Using your servicers attorney

12 Replies

Curious to get others opinions but has anyone EVER had a desirable outcome from using your servicers attorney?

If I was “forced” to use them I find they are:

1. Lazy

2. Lack communication skills

3. Extremely slow

4. Rack up costs

I would also not recommend asking your servicer who they use or recommend as I know of an attorney a servicer recommends and they are the biggest POS on the planet.

Always ask other investors and IF THEY USED THEM. I see far too many people recommending individuals they have not personally used because they read a post on Facebook etc.

I had a servicer’s attorney tell me I lost an asset at tax sale when I actually didn’t. They found an old tax certificate and got confused. It had been redeemed a few years ago. It scared the hell out of me and I didn’t feel better even when I found out they were wrong. So I prefer to pick my own attorneys too.

@Chris Seveney The issue is not the attorney, it’s that no attorney is involved. The firms your referencing typically rely on paralegals to do all the work. That’s fine if it’s a good paralegal, but if you get a bad paralegal it’s a disaster. 

It’s a huge problem for me as an attorney because I know how the process should work and recognize when they are being lazy and not working the file.

I tried it a couple of times as I was getting started years ago.  Bad idea.  I ended up working with the attorney directly anyway because the servicer was not managing things at all.  Just a bad idea.  My advice, hire your attorneys directly.

@Mike Hartzog

I agree. When starting out you try and outsource as much as possible to reduce your liability but you increase your financial risk sometimes because of two many cooks on the kitchen.

It’s one of those things that you almost want to tell a newer investor to try it so they can see how “painful” it is as it is a good learning experience.

I've actually not had an issue with attorneys referred to me by my primary servicer, FCI. Although now I will contact Daniel singer and ask him for a referral since he's got a pretty good Network especially when it comes to foreclosure attorneys. 

Originally posted by @Chris Seveney :

Curious to get others opinions but has anyone EVER had a desirable outcome from using your servicers attorney?
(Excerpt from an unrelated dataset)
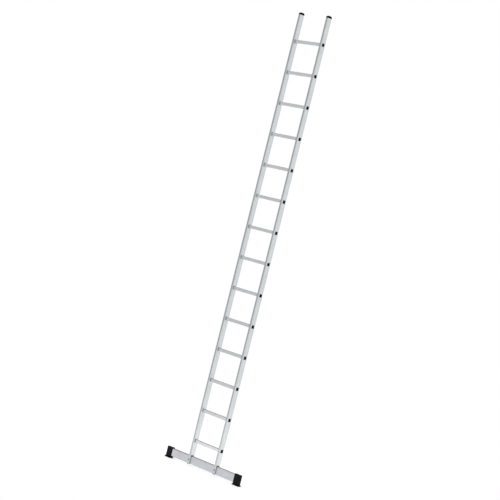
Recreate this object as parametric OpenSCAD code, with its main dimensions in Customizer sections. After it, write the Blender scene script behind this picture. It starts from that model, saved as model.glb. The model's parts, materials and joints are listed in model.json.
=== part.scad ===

If I was “forced” to use them I find they are:

1. Lazy

2. Lack communication skills

3. Extremely slow

4. Rack up costs

I would also not recommend asking your servicer who they use or recommend as I know of an attorney a servicer recommends and they are the biggest POS on the planet.

Always ask other investors and IF THEY USED THEM. I see far too many people recommending individuals they have not personally used because they read a post on Facebook etc.


Chris, I don't understand what the likely scenario would be in which you would need to hire your servicer's attorney. Perhaps the borrower stops paying and now you need to start sending them notices in the mail in accordance with their state laws, or worse, begin foreclosure? And because the property might be in TX and you're in MD, you probably can't use your local attorney, so you just the servicer to get a referral to who they use?

And, in a perfect world, part of doing the proper diligence ahead of time involve find an attorney in that state early on before there is a problem? 

@Paul Winka I think Chris means that his servicer would recommend an attorney in the state where the property is located. FCI has a list of Fannie Mae authorized attorneys for every state. I've had good results with this over the past few years

Originally posted by @Chris Seveney :
1. Lazy

2. Lack communication skills

3. Extremely slow

4. Rack up costs


Agree whole heartedly.  I wouldn't and don't... (and in many cases the adjectives also apply to servicers we've had).

If it's ok to extend the conversation, has any had any luck picking up an attorney that was working a NPN when you purchased it. We tried several times thinking it would save time and only found we had to go find (or use existing) attorney's.

 

@Bob Malecki we've had a combination of i) poor communication, ii) crazy billing (we once had a 45 min charge for reading and replying to a single email - 3 questions that we had explicitly instructed and worded for yes / no answers) iii) lying about who was performing work and what work was performed (they were job shopping our work to an out of state attorney) and iv) poor performance (weeks to subcontract and execute service).

I once had a paralegal (or legal assistant, can't remember which) from an attorney's office try and tell me that a pending HOA foreclosure was wiping our 1st mortgage so they wouldn't proceed with our foreclosure action any further. I didn't take long to switch legal firms......

@Bryan Hartlen We generally use whatever attorneys that our sellers are using when there's a foreclosure in progress. As soon as we buy, we contact the foreclosing attorney or firm and assess the progress. (We don't wait until interim servicing is completed. We get resistance from some who tell us that the transfer has to be completed first.) We set our expectations and some firms adjust and some don't. Some firms act like they're calling the shots. They won't keep us for clients if they do. We end up keeping about half of the existing attorneys or firms. The other half, we replace with attorneys who are competent.

No one care about your asset as much as you do. You have to set expectations and make sure that your vendors are doing things the way that you want them done. If not, find another vendor.